Here’s my bet: We are going to see a continued rise of new Cold War books, especially Noir tales, in the next two years. Just as the Kennedy assassinations in the 1960s, the Watergate break-in and coverup in 1972, and the CIA-backed coup and assassination of Salvador Allende in Chile in 1973 led to a slew of government conspiracy-laced thrillers, like James Grady’s Six Days of the Condor and Frederick Forsyth’s The Odessa File, I think we are ripe for an exploration of unsettling forces loose in the world today.
Why? Because literature becomes a go-to, partly for solace to heal and explain modern tensions through the lens of history, and partly to echo and reinforce themes of alienation, anxiety and social distress, much like a tongue probing a chipped tooth. After all, when Mickey Spillane’s private eye antihero Mike Hammer decried his essence as a government-trained, war-inured, legalized killer in One Lonely Night, published in 1951, he was reflecting back more than a decade of turmoil, doubt and repercussions from World War II. And readers loved it.

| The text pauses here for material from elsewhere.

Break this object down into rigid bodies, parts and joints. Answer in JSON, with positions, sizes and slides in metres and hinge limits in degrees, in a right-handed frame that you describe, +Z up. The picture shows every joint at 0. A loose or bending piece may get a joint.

From my scan of the horizon, there are a handful of wild forces at play that are unlikely to be tamed any time soon: mistrust for government, fear of war, whether conventional war or cyber-war, and fear of increasingly powerful and seemingly malevolent technology. After all, who isn’t, deep down, afraid of what Google or the NSA knows about them? Throw in a few conspiracy theories smoldering on the internet and you’ve got the seeds for a new crop of Cold War novels.
My own novel, The Man from Mittelwerk, is set in California in 1950, with a traumatized World War II vet facing his worst nightmare, the appearance of Nazi scientists in America. (This really happened: The U.S. imported 1,600 top German Scientists under a secret program called Operation Paperclip.) I don’t want to spoil the story here, but I will say, even though it’s a Cold War thriller with spies and codes and a few murders, it’s actually a critique of our modern obsession with technology.
As a writer, the Cold War is an extra character that serves as the best sort of Noir villain, hidden, cruel, unpredictable, like a poison gas in the air. I was inspired by Philip Kerr’s brilliant Berlin Noir trilogy, a Chandler-style detective story transplanted from the mean streets of Los Angeles to the madness of Nazi Berlin. Nobody beats Kerr in describing the daily life for Germans under Hitler. Kerr painted a picture of the attempt to normalize the oppression of the Nazi regime across all aspects of daily life, from the “volunteer” donation drives to the suddenly booming business for his lead character, ex-cop Bernie Gunther, in searching for missing persons, usually Jews, usually dead in the river.
On the surface, Kerr wrote detective stories in homage to Chandler, but in reality, he portrayed an epic battle of good versus pervasive evil. Whether that evil represented war or a political force or technology gone wild doesn’t really matter. It’s the struggle that keeps the reader’s interest.
In the tumultuous time we’re in, the winds of cold war continue to chill us. There are battles being fought in undeclared wars, some we know about, some we may never know. It’s in these times that people turn to Cold War noir to help them understand the world we’re in. Decades after it was pronounced dead, the Cold War lives on for readers, for writers, for all of us.